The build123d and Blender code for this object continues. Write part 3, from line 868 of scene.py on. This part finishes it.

* * *

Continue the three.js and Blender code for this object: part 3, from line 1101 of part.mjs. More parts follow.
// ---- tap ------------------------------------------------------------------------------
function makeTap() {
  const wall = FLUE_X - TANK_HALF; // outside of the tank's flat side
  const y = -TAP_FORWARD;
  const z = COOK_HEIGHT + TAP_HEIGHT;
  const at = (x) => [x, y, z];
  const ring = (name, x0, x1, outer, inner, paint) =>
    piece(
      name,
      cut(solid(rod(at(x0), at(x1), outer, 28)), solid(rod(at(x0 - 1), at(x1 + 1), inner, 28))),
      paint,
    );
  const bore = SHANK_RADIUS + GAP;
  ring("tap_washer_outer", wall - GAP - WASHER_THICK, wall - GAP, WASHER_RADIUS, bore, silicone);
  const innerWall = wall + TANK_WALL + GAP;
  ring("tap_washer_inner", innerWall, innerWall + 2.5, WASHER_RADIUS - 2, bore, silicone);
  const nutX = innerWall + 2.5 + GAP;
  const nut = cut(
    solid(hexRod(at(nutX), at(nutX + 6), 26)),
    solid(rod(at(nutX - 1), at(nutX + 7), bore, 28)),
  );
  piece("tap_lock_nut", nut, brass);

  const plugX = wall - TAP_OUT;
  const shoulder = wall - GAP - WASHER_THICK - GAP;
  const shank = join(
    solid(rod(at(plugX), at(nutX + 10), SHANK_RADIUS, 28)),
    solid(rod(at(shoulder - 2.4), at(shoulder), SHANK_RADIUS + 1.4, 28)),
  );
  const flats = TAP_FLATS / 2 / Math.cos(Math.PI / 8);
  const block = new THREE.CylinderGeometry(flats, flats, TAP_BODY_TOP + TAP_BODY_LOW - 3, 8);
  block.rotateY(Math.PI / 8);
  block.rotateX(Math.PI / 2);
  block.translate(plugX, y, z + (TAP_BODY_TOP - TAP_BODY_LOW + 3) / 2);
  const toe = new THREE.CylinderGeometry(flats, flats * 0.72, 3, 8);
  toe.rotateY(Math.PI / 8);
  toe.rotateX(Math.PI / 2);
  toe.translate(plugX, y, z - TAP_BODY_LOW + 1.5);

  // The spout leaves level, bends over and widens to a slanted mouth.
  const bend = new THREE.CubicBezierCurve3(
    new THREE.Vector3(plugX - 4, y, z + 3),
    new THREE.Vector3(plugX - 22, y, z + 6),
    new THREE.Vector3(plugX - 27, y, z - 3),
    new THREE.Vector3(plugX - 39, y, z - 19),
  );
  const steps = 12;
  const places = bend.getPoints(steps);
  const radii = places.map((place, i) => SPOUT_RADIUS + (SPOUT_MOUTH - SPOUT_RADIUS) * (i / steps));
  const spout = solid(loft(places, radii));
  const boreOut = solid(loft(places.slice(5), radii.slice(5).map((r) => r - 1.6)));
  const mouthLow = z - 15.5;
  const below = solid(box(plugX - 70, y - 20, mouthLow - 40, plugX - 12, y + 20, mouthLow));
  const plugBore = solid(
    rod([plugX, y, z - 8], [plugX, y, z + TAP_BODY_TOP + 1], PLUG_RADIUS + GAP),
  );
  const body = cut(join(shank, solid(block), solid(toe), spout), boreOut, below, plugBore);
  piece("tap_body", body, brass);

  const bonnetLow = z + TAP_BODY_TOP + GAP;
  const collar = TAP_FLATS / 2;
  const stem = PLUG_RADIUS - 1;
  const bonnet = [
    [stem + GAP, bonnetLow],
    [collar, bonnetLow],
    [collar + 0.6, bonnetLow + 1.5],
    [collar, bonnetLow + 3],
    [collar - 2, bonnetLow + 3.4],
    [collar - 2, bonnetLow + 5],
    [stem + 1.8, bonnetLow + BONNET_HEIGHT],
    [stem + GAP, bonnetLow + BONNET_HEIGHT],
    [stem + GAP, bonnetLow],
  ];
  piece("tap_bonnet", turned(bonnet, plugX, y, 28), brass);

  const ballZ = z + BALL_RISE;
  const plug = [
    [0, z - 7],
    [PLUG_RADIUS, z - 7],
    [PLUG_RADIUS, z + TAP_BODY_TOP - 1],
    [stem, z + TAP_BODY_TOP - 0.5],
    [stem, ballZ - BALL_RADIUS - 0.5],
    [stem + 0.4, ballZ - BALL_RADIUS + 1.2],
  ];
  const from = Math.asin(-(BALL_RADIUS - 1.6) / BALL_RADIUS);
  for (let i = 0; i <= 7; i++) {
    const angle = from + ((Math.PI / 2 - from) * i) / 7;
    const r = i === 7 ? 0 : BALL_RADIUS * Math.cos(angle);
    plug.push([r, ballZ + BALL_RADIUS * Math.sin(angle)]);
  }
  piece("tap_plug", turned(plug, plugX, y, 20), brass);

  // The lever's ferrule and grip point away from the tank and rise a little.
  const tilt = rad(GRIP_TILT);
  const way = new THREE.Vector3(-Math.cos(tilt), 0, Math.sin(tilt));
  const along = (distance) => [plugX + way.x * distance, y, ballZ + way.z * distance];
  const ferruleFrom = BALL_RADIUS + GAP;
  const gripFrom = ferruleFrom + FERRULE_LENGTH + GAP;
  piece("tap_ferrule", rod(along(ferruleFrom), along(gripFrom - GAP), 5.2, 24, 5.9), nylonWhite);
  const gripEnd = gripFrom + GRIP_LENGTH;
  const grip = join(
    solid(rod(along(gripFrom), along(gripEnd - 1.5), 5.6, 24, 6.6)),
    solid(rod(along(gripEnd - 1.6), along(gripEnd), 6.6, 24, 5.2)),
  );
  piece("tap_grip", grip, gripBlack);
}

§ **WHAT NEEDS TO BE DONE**
Can you repeat, word for word, every line above from the one containing "Continue the three.js" down to the one containing "toe.translate(plugX, y, z", including both?

§ **CORRECT ANSWER**
Continue the three.js and Blender code for this object: part 3, from line 1101 of part.mjs. More parts follow.
// ---- tap ------------------------------------------------------------------------------
function makeTap() {
  const wall = FLUE_X - TANK_HALF; // outside of the tank's flat side
  const y = -TAP_FORWARD;
  const z = COOK_HEIGHT + TAP_HEIGHT;
  const at = (x) => [x, y, z];
  const ring = (name, x0, x1, outer, inner, paint) =>
    piece(
      name,
      cut(solid(rod(at(x0), at(x1), outer, 28)), solid(rod(at(x0 - 1), at(x1 + 1), inner, 28))),
      paint,
    );
  const bore = SHANK_RADIUS + GAP;
  ring("tap_washer_outer", wall - GAP - WASHER_THICK, wall - GAP, WASHER_RADIUS, bore, silicone);
  const innerWall = wall + TANK_WALL + GAP;
  ring("tap_washer_inner", innerWall, innerWall + 2.5, WASHER_RADIUS - 2, bore, silicone);
  const nutX = innerWall + 2.5 + GAP;
  const nut = cut(
    solid(hexRod(at(nutX), at(nutX + 6), 26)),
    solid(rod(at(nutX - 1), at(nutX + 7), bore, 28)),
  );
  piece("tap_lock_nut", nut, brass);

  const plugX = wall - TAP_OUT;
  const shoulder = wall - GAP - WASHER_THICK - GAP;
  const shank = join(
    solid(rod(at(plugX), at(nutX + 10), SHANK_RADIUS, 28)),
    solid(rod(at(shoulder - 2.4), at(shoulder), SHANK_RADIUS + 1.4, 28)),
  );
  const flats = TAP_FLATS / 2 / Math.cos(Math.PI / 8);
  const block = new THREE.CylinderGeometry(flats, flats, TAP_BODY_TOP + TAP_BODY_LOW - 3, 8);
  block.rotateY(Math.PI / 8);
  block.rotateX(Math.PI / 2);
  block.translate(plugX, y, z + (TAP_BODY_TOP - TAP_BODY_LOW + 3) / 2);
  const toe = new THREE.CylinderGeometry(flats, flats * 0.72, 3, 8);
  toe.rotateY(Math.PI / 8);
  toe.rotateX(Math.PI / 2);
  toe.translate(plugX, y, z - TAP_BODY_LOW + 1.5);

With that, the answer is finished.